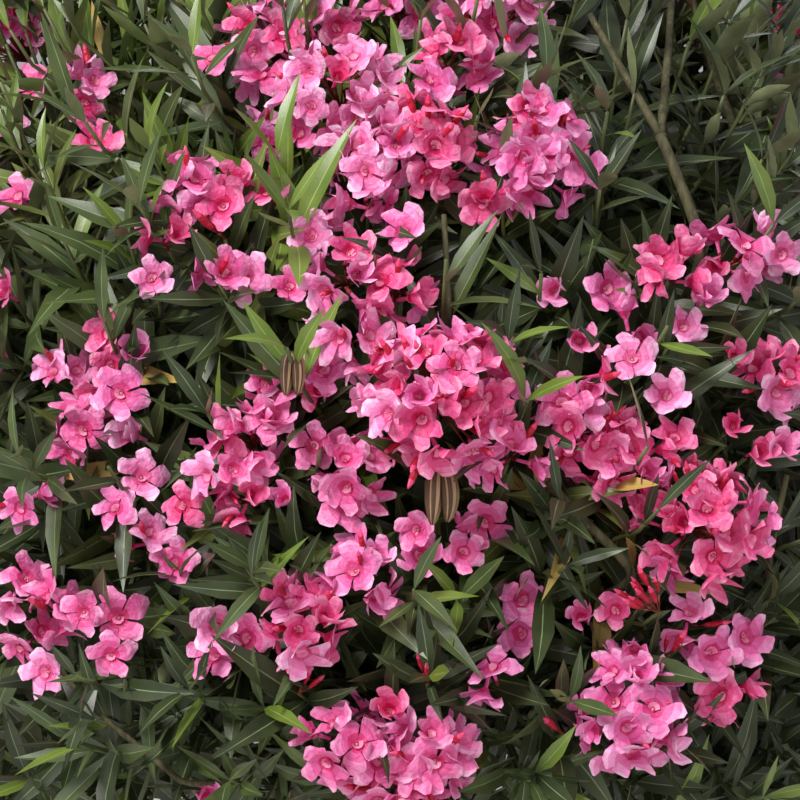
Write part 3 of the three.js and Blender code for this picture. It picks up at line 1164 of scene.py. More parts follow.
@dataclass
class LeafStock:
    """Lance-shaped leaves of length 1: an upper side with its midrib, and an underside."""

    STATIONS = {
        Detail.CLOSE: (0.0, 0.12, 0.32, 0.58, 0.82, 1.0),
        Detail.OUTER: (0.0, 0.16, 0.42, 0.74, 1.0),
        Detail.INNER: (0.0, 0.28, 0.68, 1.0),
    }  # where a leaf's cross lines are, as shares of its length
    UPPER, UNDER, RIB = 0, 1, 2  # the parts of LeafTint's numbers

    half_width: float = 0.102
    broad_place: float = 0.9  # below 1, a leaf is broadest nearer its foot
    slenderness: float = 1.2
    rib: float = 0.055  # half the midrib's width, as a share of the half width
    fold: float = 0.26  # how high the edges stand, as a share of the half width
    thickness: float = 0.004
    bends: tuple[Triple, ...] = (
        (-0.10, 0.04, 8.0), (0.03, -0.06, -12.0), (0.12, 0.09, 20.0), (0.20, -0.07, -26.0),
        (0.30, 0.05, 24.0), (0.08, 0.11, 38.0), (0.40, -0.08, -16.0),
    )  # droop and sway at the tip, and twist in degrees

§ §

All of the lines above need to be given again exactly.

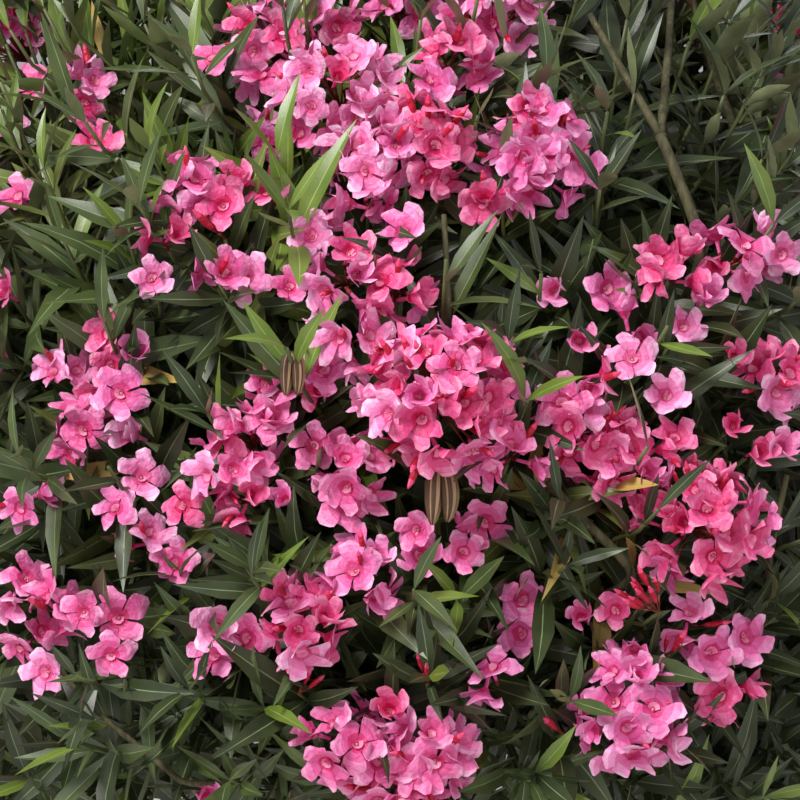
Write part 3 of the three.js and Blender code for this picture. It picks up at line 1164 of scene.py. More parts follow.
@dataclass
class LeafStock:
    """Lance-shaped leaves of length 1: an upper side with its midrib, and an underside."""

    STATIONS = {
        Detail.CLOSE: (0.0, 0.12, 0.32, 0.58, 0.82, 1.0),
        Detail.OUTER: (0.0, 0.16, 0.42, 0.74, 1.0),
        Detail.INNER: (0.0, 0.28, 0.68, 1.0),
    }  # where a leaf's cross lines are, as shares of its length
    UPPER, UNDER, RIB = 0, 1, 2  # the parts of LeafTint's numbers

    half_width: float = 0.102
    broad_place: float = 0.9  # below 1, a leaf is broadest nearer its foot
    slenderness: float = 1.2
    rib: float = 0.055  # half the midrib's width, as a share of the half width
    fold: float = 0.26  # how high the edges stand, as a share of the half width
    thickness: float = 0.004
    bends: tuple[Triple, ...] = (
        (-0.10, 0.04, 8.0), (0.03, -0.06, -12.0), (0.12, 0.09, 20.0), (0.20, -0.07, -26.0),
        (0.30, 0.05, 24.0), (0.08, 0.11, 38.0), (0.40, -0.08, -16.0),
    )  # droop and sway at the tip, and twist in degrees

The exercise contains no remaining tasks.